When I look at you, you weep before me.’
‘And should I not weep, thou God of goodness,
I have broken the ten commandments.
I go my way and weep bitterly,
Ah, come and have mercy on me!’
‘If you have broken the ten commandments
Then fall on your knee and pray to God,
Love only God for all time!
So you will attain heavenly joy.’
Heavenly joy is a blessed city,
Heavenly joy, that knows no end!
Heavenly joy was granted to Peter,
Through Jesus, and for the delight of all.
It’s a radiant sound, soon joined by choral and solo women’s voices, harps, horns and trumpets. Those who know the Fourth Symphony will instantly recognise the descending melody from the soprano’s solo at the end of that symphony. This was how Mahler imagined Heaven.
And then at last, as we head toward the hour-and-a-half mark, the finale emerges. Mahler wrote: ‘It is the zenith, the highest level from which the world can be viewed. I could also name the movement something like “What God tells me”, in the sense that God can only be comprehended as “Love”.’
It’s a magnificent slow movement with strings carrying the broad, achingly poignant melody, and solo wind instruments later taking it over. Mahler based the movement on the words of Christian reconciliation and forgiveness – ‘Father, look on these my wounds – let not one creature be lost!’

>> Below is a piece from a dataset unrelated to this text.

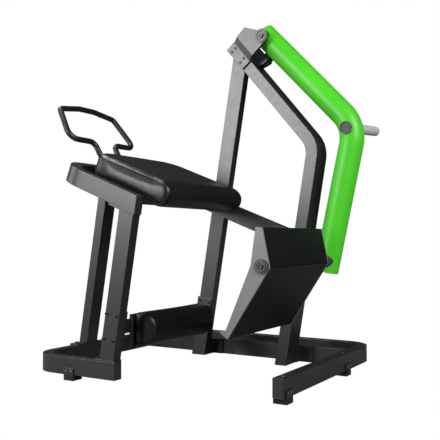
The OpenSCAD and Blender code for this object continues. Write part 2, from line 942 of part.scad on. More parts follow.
module lever_arm() {
    color("#43c62a") {
        // lower length
        difference() {
            translate([arm_bottom[0], arm_y, arm_bottom[1]])
                rotate([0, arm_low_lean, 0])
                    difference() {
                        cylinder(r = arm_r, h = arm_low_len - butt_gap, $fn = 96);
                        translate([0, 0, -1])
                            cylinder(r = arm_r - arm_wall, h = arm_low_len + 2, $fn = 96);
                    }
            cross_hole(foot_pivot, foot_shaft_d);
        }
        // elbow
        difference() {
            translate([arm_centre[0], arm_y, arm_centre[1]])
                rotate([90, 0, 0])
                    rotate([0, 0, -arm_low_lean])
                        rotate_extrude(angle = arm_low_lean + arm_up_tilt, $fn = 160)
                            translate([arm_bend_r, 0])
                                difference() {
                                    circle(r = arm_r, $fn = 96);
                                    circle(r = arm_r - arm_wall, $fn = 96);
                                }
            horn_hole();
        }
        // upper length, closed by its cap
        difference() {
            translate([arm_up_start[0], arm_y, arm_up_start[1]])
                rotate([0, -arm_up_tilt, 0])
                    translate([0, 0, butt_gap])
                        difference() {
                            cylinder(r = arm_r, h = arm_up_len, $fn = 96);
                            translate([0, 0, -1])
                                cylinder(r = arm_r - arm_wall, h = arm_up_len + 1 - arm_wall, $fn = 96);
                        }
            cross_hole(pivot, hub_d);
        }
    }
}

hub_y0 = ear_y1 + 1;
hub_y1 = arm_y + arm_r + 6;

module arm_hub() {
    color("#43c62a")
        translate([pivot[0], hub_y1, pivot[1]])
            rotate([90, 0, 0])
                difference() {
                    cylinder(d = hub_d, h = hub_y1 - hub_y0, $fn = 96);
                    translate([0, 0, -1])
                        cylinder(d = shaft_d + 2 * running_gap, h = hub_y1 - hub_y0 + 2, $fn = 96);
                }
}

horn_near = -(arm_r + 3);

tip_h = 9;
tip_rim = 3;
horn_wall = 4;
horn_neck = 6;

module weight_horn() {
    // spigot through the arm, then the bar that the weight plates slide on
    bar_start = arm_r + horn_neck;
    bar_end = arm_r + horn_len - tip_h;
    color("#c9cbce")
        horn_axis()
            difference() {
                union() {
                    translate([0, 0, horn_near])
                        cylinder(d = horn_d - 1, h = bar_start - horn_near, $fn = 96);
                    translate([0, 0, bar_start])
                        cylinder(d = horn_d, h = bar_end - bar_start, $fn = 96);
                }
                translate([0, 0, horn_near + horn_wall])
                    cylinder(d = horn_d - 2 * horn_wall - 4, h = bar_end - horn_near - 2 * horn_wall,
                        $fn = 96);
            }
}

module horn_tip() {
    // bevelled plug in the free end of the horn
    color("#b4b6ba")
        horn_axis()
            translate([0, 0, arm_r + horn_len - tip_h]) {
                cylinder(d = horn_d - 0.6, h = tip_rim, $fn = 96);
                translate([0, 0, tip_rim])
                    cylinder(d1 = horn_d - 0.6, d2 = horn_d - 14, h = tip_h - tip_rim, $fn = 96);
            }
}

module elbow_cap() {
    color("#3b3d42")
        horn_axis()
            translate([0, 0, horn_near - 8])
                difference() {
                    cylinder(d = 60, h = 8, $fn = 72);
                    translate([0, 0, -1])
                        cylinder(d = 46, h = 4, $fn = 72);
                }
}

module pivot_shaft() {
    color("#8d9096")
        translate([pivot[0], hub_y1 + 8, pivot[1]])
            rotate([90, 0, 0]) {
                cylinder(d = shaft_d, h = hub_y1 + 8 - ear_y0, $fn = 96);
                // retaining collar on the far side
                cylinder(d = 50, h = 6.5, $fn = 72);
            }
}

module pivot_washer() {
    color("#9a9da2")
        translate([pivot[0], ear_y0, pivot[1]])
            rotate([90, 0, 0])
                difference() {
                    union() {
                        cylinder(d = boss_d, h = 6, $fn = 72);
                        cylinder(d = 60, h = 9, $fn = 72);
                    }
                    translate([0, 0, 6.5])
                        cylinder(d = 46, h = 6, $fn = 72);
                }
}

module pivot_bolt() {
    color("#b9bbc0")
        translate([pivot[0], ear_y0 - 6.5, pivot[1]])
            rotate([90, 0, 0])
                difference() {
                    cylinder(d = 24, h = 9, $fn = 48);
                    translate([0, 0, 4])
                        cylinder(d = 12, h = 8, $fn = 6);
                }
}

bumper_gap = 0.3;
bumper_a0 = 142;
bumper_a1 = 178;

// a point just below the arm at rest, at the same distance down the column as col_pt(a, b)
function under_arm(a) =
    let (
        p = col_pt(a, 0),
        plane = arm_top[0] * arm_n[0] + arm_top[1] * arm_n[1] - arm_r - bumper_gap,
        lift = (plane - p[0] * arm_n[0] - p[1] * arm_n[1]) / (col_n[0] * arm_n[0] + col_n[1] * arm_n[1])
    )
    p + lift * col_n;

module stop_bumper() {
    color("#131315")
        slab(box_y_near + 2, box_y_far - 8, [
            col_pt(bumper_a0, stop_top), col_pt(bumper_a1, stop_top),
            under_arm(bumper_a1), under_arm(bumper_a0)
        ]);
}

// ---------- footplate ----------

foot_top_back = [-70, 699];
foot_top_front = [-99, 701];
foot_knee_back = [-37, 540];
foot_knee_front = [-122, 547];
foot_low_back = [-228, 248];
foot_low_front = [-237, 281];
foot_lip_tip = [-268, 276];

module foot_side(y0, y1) {
    difference() {
        slab(y0, y1, [
            foot_top_front, foot_top_back, foot_knee_back, foot_low_back,
            foot_lip_tip, foot_low_front, foot_knee_front
        ]);
        translate([foot_pivot[0], y1 + 1, foot_pivot[1]])
            rotate([90, 0, 0])
                cylinder(d = foot_shaft_d + 2 * running_gap, h = y1 - y0 + 2, $fn = 96);
    }
}

module foot_near_side() {
    color("#6e7074")
        foot_side(foot_y0, foot_y0 + foot_wall);
}

module foot_far_side() {
    color("#6e7074")
        foot_side(foot_y1 - foot_wall, foot_y1);
}

// a sheet whose outer face runs from a to b and whose body lies on the given side
module foot_sheet(a, b, side, t, cut_a, cut_b) {
    d = (b - a) / norm(b - a);
    n = [-d[1], d[0]] * side;
    slab(foot_y0 + foot_wall, foot_y1 - foot_wall, [
        a + d * cut_a, b - d * cut_b, b - d * cut_b + n * t, a + d * cut_a + n * t
    ]);
}

module foot_back_upper() {
    color("#1b1b1f")
        foot_sheet(foot_top_back, foot_knee_back, -1, sheet_t, 0, 3);
}

module foot_back_lower() {
    color("#1b1b1f")
        foot_sheet(foot_knee_back, foot_low_back, -1, sheet_t, 0.5, 0);
}

module foot_front_upper() {
    color("#1b1b1f")
        foot_sheet(foot_top_front, foot_knee_front, 1, sheet_t, 0, 0.5);
}

module foot_front_lower() {
    color("#1b1b1f")
        foot_sheet(foot_knee_front, foot_low_front, 1, sheet_t, 1, 2);
}

module foot_top_cap() {
    // closes the gap between the two upper sheets
    color("#1b1b1f")
        slab(foot_y0 + foot_wall, foot_y1 - foot_wall, [
            foot_top_front + [4.5, -0.3], foot_top_back + [-4.5, 0.3],
            foot_top_back + [-4.5, -3.7], foot_top_front + [4.5, -4.3]
        ]);
}

module foot_lip() {
    color("#1b1b1f")
        slab(foot_y0 + foot_wall, foot_y1 - foot_wall, [
            foot_low_back + [-2, 5], foot_low_front + [3, -2], foot_lip_tip + [3, 1], foot_lip_tip + [2, -3]
        ]);
}

back_upper_lean = atan2(foot_knee_back[0] - foot_top_back[0], foot_top_back[1] - foot_knee_back[1]);

module foot_panel_screws() {
    a = foot_top_back;
    d = (foot_knee_back - a) / norm(foot_knee_back - a);
    p = a + d * 24;
    color("#2c2c30")
        for (y = [122, 482])
            translate([p[0], y, p[1]])
                rotate([0, 90 - back_upper_lean, 0])
                    cylinder(d = 14, h = 3, $fn = 32);
}

module foot_shaft() {
    color("#8d9096")
        translate([foot_pivot[0], arm_y + arm_r - 6, foot_pivot[1]])
            rotate([90, 0, 0])
                cylinder(d = foot_shaft_d, h = arm_y + arm_r - 6 - foot_y0, $fn = 96);
}

module foot_near_hub() {
    color("#9a9da2")
        translate([foot_pivot[0], foot_y0 - 0.5, foot_pivot[1]])
            rotate([90, 0, 0])
                difference() {
                    union() {
                        cylinder(d = 60, h = 7, $fn = 72);
                        cylinder(d = 46, h = 11, $fn = 72);
                    }
                    translate([0, 0, 8])
                        cylinder(d = 30, h = 6, $fn = 72);
                }
}

module foot_near_bolt() {
    color("#b9bbc0")
        translate([foot_pivot[0], foot_y0 - 8.5, foot_pivot[1]])
            rotate([90, 0, 0])
                difference() {
                    cylinder(d = 22, h = 7, $fn = 48);
                    translate([0, 0, 3])
                        cylinder(d = 11, h = 6, $fn = 6);
                }
}

module foot_far_hub() {
    color("#33353a")
        translate([foot_pivot[0], foot_y1 + 0.5, foot_pivot[1]])
            rotate([-90, 0, 0])
                difference() {
                    union() {
                        cylinder(d = 48, h = 40, $fn = 72);
                        translate([0, 0, 30])
                            cylinder(d = 58, h = 28, $fn = 72);
                    }
                    translate([0, 0, -1])
                        cylinder(d = foot_shaft_d, h = 60, $fn = 96);
                }
}

// ---------- assembly ----------

// overall box, used to put the origin at the middle of the bottom
box_x0 = handle_path[len(handle_path) - 1][0] - handle_r - ball_extra;
box_x1 = arm_centre[0] + arm_bend_r + arm_r;
box_y0 = near_y - bolt_head_h;
box_y1 = far_y + foot_margin + screw_h;
shift = [-(box_x0 + box_x1) / 2, -(box_y0 + box_y1) / 2, 0];

translate(shift) {
    base_near_leg();
    base_front_tube();
    base_back_leg();
    base_rear_tube();
    base_beam();
    tube_end_caps();
    name_plate();
    foot_pads();
    foot_clips();
    foot_screws();
    near_front_post();
    near_post_plate();
    near_rail_plate();
    far_front_post();
    far_post_plate();
    middle_post();
    middle_post_flange();
    rear_column();
    column_flange();
    flange_bolts();
    frame_screws();
    top_near_rail();
    top_front_rail();
    top_far_rail();
    link_rail();
    pad_cross_bars();
    knee_crossbar();
    knee_end_plates();
    knee_bolts();
    knee_board();
    knee_pad();
    chest_board();
    chest_pad();
    handle_loop();
    column_top_plate();
    column_top_bolts();
    pivot_bracket();
    stop_bumper();
    pivot_shaft();
    pivot_washer();
    pivot_bolt();
    lever_arm();
    arm_hub();
    elbow_cap();
    weight_horn();
    horn_tip();
    foot_shaft();
    foot_near_hub();
    foot_near_bolt();
    foot_far_hub();
    foot_near_side();
    foot_far_side();
    foot_back_upper();
    foot_back_lower();
    foot_front_upper();
    foot_front_lower();
    foot_top_cap();
    foot_lip();
    foot_panel_screws();
}
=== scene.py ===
import json
import math

import bmesh
import bpy
from mathutils import Matrix, Vector
from mathutils.bvhtree import BVHTree


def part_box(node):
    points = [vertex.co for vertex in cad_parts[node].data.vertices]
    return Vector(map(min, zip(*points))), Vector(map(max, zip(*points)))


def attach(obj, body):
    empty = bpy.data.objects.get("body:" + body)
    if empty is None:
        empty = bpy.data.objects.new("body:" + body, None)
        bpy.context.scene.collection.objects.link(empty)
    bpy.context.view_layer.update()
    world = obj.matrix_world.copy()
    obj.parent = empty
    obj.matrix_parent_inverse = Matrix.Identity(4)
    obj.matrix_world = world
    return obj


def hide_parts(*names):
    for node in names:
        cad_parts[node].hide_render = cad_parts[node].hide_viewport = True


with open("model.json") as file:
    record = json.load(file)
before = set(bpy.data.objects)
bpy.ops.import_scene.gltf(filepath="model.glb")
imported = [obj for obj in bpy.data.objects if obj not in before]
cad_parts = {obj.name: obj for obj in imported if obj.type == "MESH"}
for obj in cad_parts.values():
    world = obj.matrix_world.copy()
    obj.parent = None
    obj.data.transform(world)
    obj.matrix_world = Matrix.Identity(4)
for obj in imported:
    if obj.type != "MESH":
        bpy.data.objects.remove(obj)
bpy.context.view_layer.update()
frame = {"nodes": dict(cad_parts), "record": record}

# A plate-loaded rear-kick machine. Metres, +Z up, the floor at Z = 0, the same frame as the CAD.

record = frame["record"]
nodes = frame["nodes"]
node_slot = {part["node"]: part["material_slot"] for part in record["subparts"]}


def corner_pair(node):
    low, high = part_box(node)
    return Vector(low), Vector(high)


def box_middle(node):
    low, high = corner_pair(node)
    return (low + high) / 2


# ---------------------------------------------------------------- camera, floor and light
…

The movement proceeds as a series of variations which occasionally touch on the drama of the symphony’s opening, but ultimately lead to a climax in which fear is confronted with a steadfast faith. And here, at last, faith triumphs, and an absolute love wins out over all that would dare to destroy it.
Martin Buzacott © 1998
First performance:
9 June 1902, Krefeld. Composer conducting.
Most recent WASO performance:
12 & 13 October 2007. Oleg Caetani, conductor. Nancy Maultsby, mezzo soprano.
Instrumentation:
four flutes (all also piccolo), four oboes (4th also cor anglais), two E-flat clarinets (2nd also 4th clarinet), three clarinets (3rd also bass clarinet) and four bassoons (3rd and 4th also contrabassoon); eight horns, four trumpets, four trombones and tuba; two timpani, five percussion, two harps and strings. Off-stage Instruments: posthorn (3rd mvt), snare drums (1st mvt), six tuned bells (5th mvt).